## Exercise aim
Reproduce all of the data exactly.

· · ·

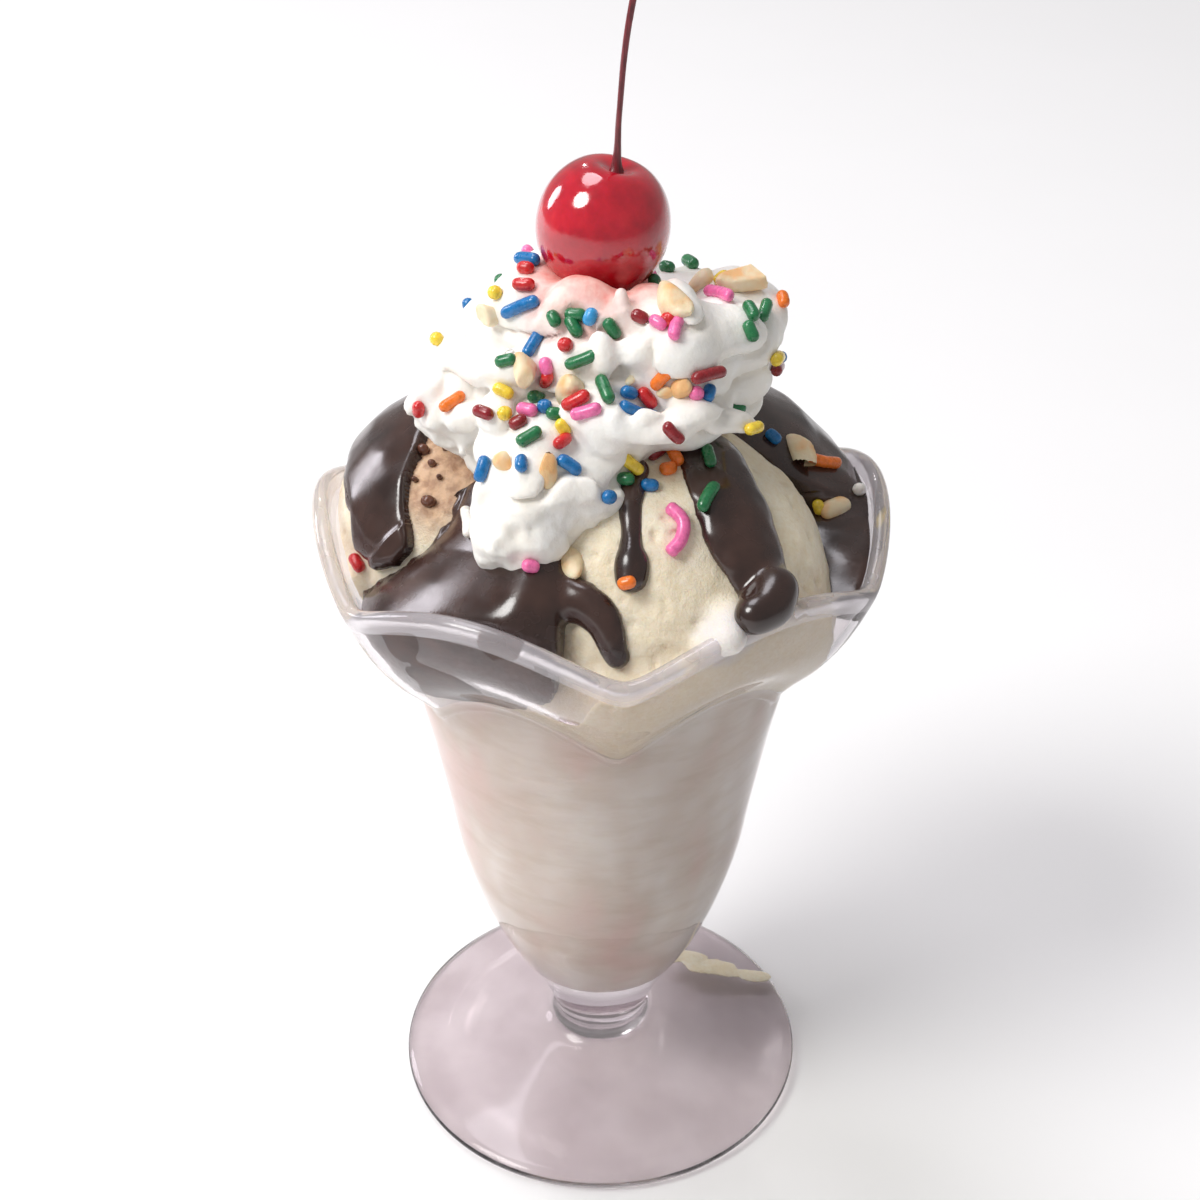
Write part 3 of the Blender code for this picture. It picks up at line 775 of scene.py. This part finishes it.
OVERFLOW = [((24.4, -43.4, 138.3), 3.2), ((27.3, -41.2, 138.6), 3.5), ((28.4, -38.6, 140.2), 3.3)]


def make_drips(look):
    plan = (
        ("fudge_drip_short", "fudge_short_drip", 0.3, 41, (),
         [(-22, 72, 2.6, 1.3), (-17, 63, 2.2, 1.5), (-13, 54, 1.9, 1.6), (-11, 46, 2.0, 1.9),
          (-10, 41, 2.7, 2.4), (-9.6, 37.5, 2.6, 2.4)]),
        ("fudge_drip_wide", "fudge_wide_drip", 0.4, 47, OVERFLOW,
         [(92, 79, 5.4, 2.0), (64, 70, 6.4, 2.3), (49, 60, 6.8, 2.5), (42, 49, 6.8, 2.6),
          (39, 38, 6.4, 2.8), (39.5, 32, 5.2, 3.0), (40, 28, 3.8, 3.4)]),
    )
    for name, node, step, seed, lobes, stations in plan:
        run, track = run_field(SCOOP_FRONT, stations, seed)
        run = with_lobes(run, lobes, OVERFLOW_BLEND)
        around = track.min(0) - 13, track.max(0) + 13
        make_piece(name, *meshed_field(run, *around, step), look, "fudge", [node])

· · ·

## Finished task
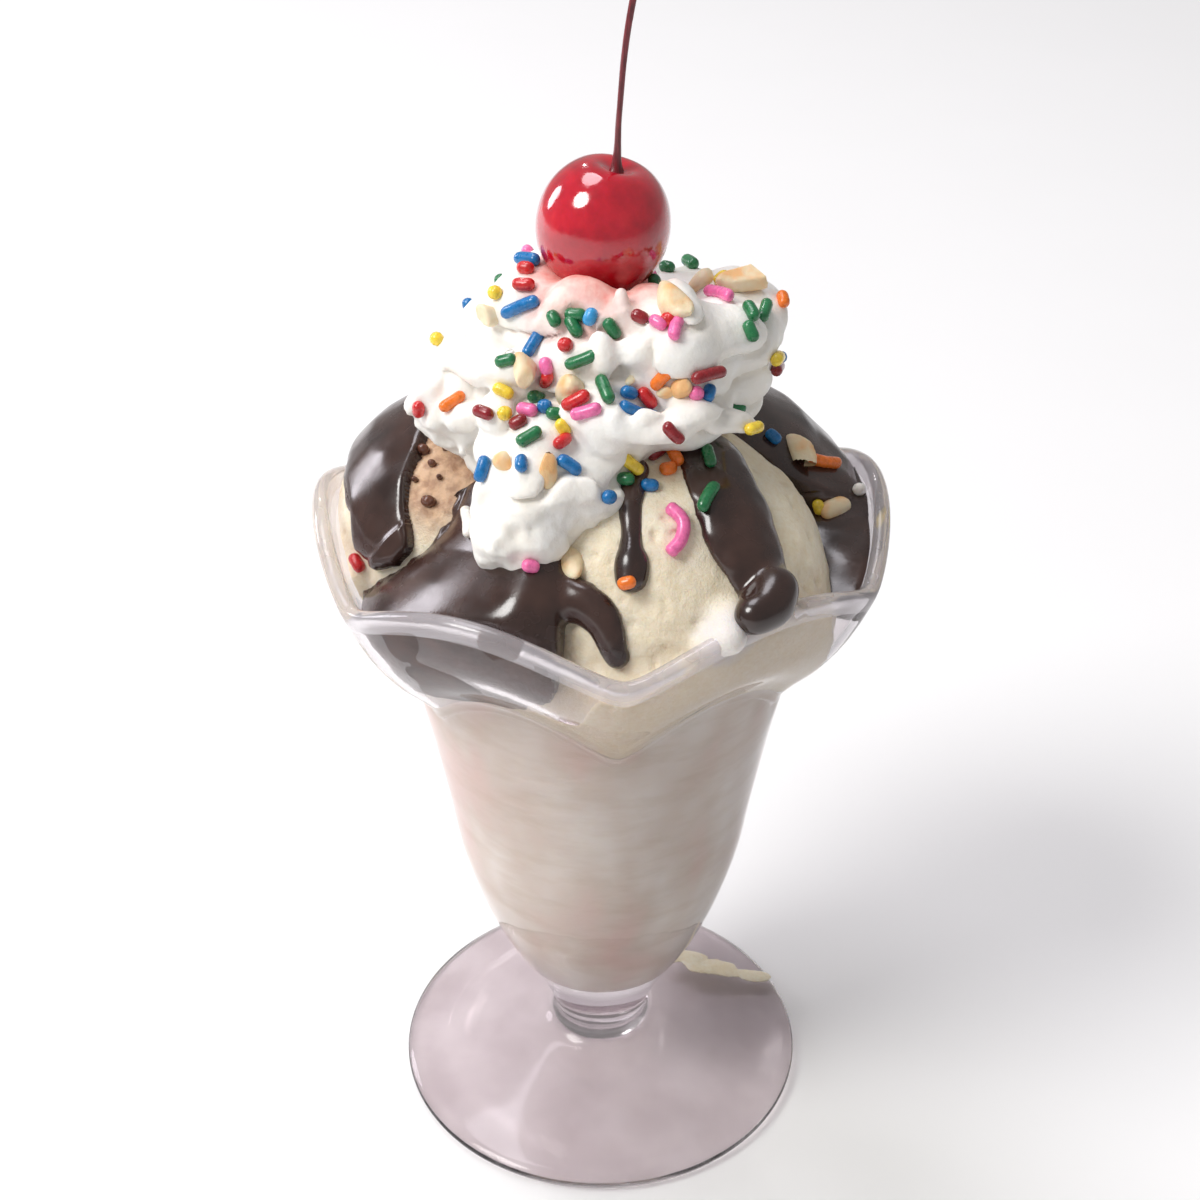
Write part 3 of the Blender code for this picture. It picks up at line 775 of scene.py. This part finishes it.
OVERFLOW = [((24.4, -43.4, 138.3), 3.2), ((27.3, -41.2, 138.6), 3.5), ((28.4, -38.6, 140.2), 3.3)]


def make_drips(look):
    plan = (
        ("fudge_drip_short", "fudge_short_drip", 0.3, 41, (),
         [(-22, 72, 2.6, 1.3), (-17, 63, 2.2, 1.5), (-13, 54, 1.9, 1.6), (-11, 46, 2.0, 1.9),
          (-10, 41, 2.7, 2.4), (-9.6, 37.5, 2.6, 2.4)]),
        ("fudge_drip_wide", "fudge_wide_drip", 0.4, 47, OVERFLOW,
         [(92, 79, 5.4, 2.0), (64, 70, 6.4, 2.3), (49, 60, 6.8, 2.5), (42, 49, 6.8, 2.6),
          (39, 38, 6.4, 2.8), (39.5, 32, 5.2, 3.0), (40, 28, 3.8, 3.4)]),
    )
    for name, node, step, seed, lobes, stations in plan:
        run, track = run_field(SCOOP_FRONT, stations, seed)
        run = with_lobes(run, lobes, OVERFLOW_BLEND)
        around = track.min(0) - 13, track.max(0) + 13
        make_piece(name, *meshed_field(run, *around, step), look, "fudge", [node])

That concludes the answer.